The fact is, the companies in our portfolio provide intrinsically sound and useful products and services. Tech CEOs such as Zuckerberg and Tim Cook of Apple realize that the future is in autonomous cars and VR/AR applications.
Investors are worried that tech companies, historically given free rein in the name of fostering innovation, will now face tighter regulation. Greater oversight and restrictions would impinge on profits, at a time when many tech stock valuations are excessive and based on perhaps unrealistic expectations about future earnings growth.
I’ll be keeping a particularly close eye in coming days and weeks on the corporate operating results of our BTP holdings.
If earnings come in strong, many of the fears stoked by headline risk could wane. I’ll reevaluate those holdings with weak quarterly report cards.
In the meantime, until we get political clarity and the next round of earnings releases, GOOG, NVDA, HIMX, and VUZI are all holds.
John Persinos is chief investment strategist of Breakthrough Tech Profits.
Stock Talk
Rick Kingsley
Thanks for letting us know about the ‘false information’ campaigns involving HIMX and VUZI. Besides Short Seller profiting, is there any buying activity for those who understand these companies fundamentals for the long term?
John Persinos
Rick: Thanks for your question. As I’ve explained, tech companies such as Facebook, Alphabet, Himax, Criteo, Vuzix, NVIDIA, etc. are getting whipsawed by “headline risk,” even though they provide solid products and services. But until the dust settles, the four BTP picks that I mentioned in my latest portfolio update are a “hold.”

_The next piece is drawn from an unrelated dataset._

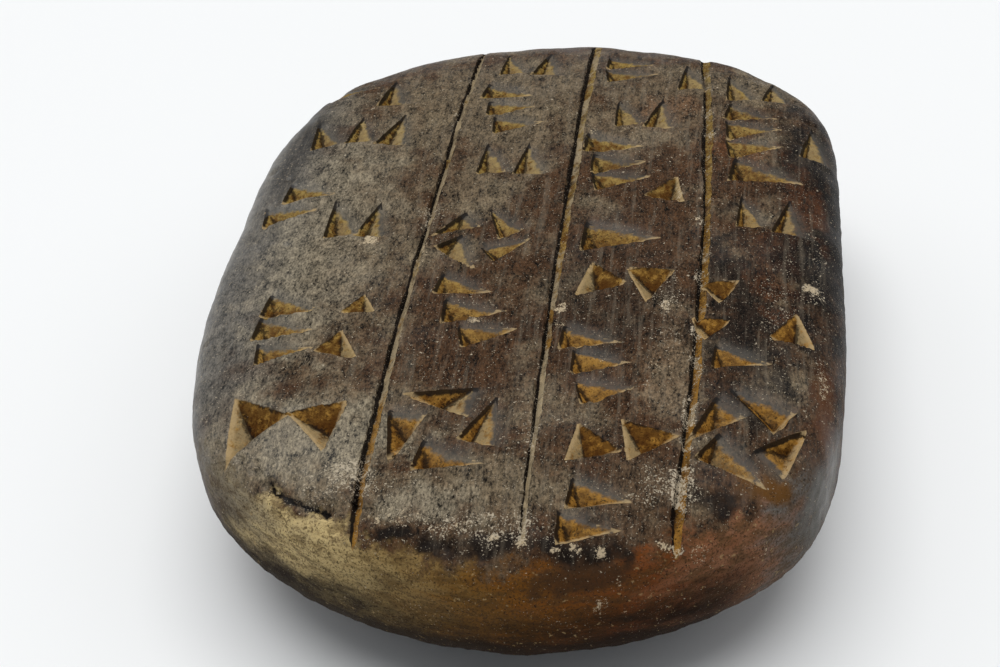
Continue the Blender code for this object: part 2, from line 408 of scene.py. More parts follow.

Because of the Cambridge Analytica scandal and CEO Mark Zuckerberg’s maladroit handling of the data breach, FB shares have plummeted, wiping out $100 billion of the firm’s market capitalization. Zuckerberg’s testimony before Congress on April 10 should further roil the waters in the tech sector. Volatility is here to stay, regardless of fundamentals. Sit tight for now, especially in light of the impulsive occupant of the Oval Office. More turmoil will surely come. We’ll get considerably more clarity when earnings reports come out.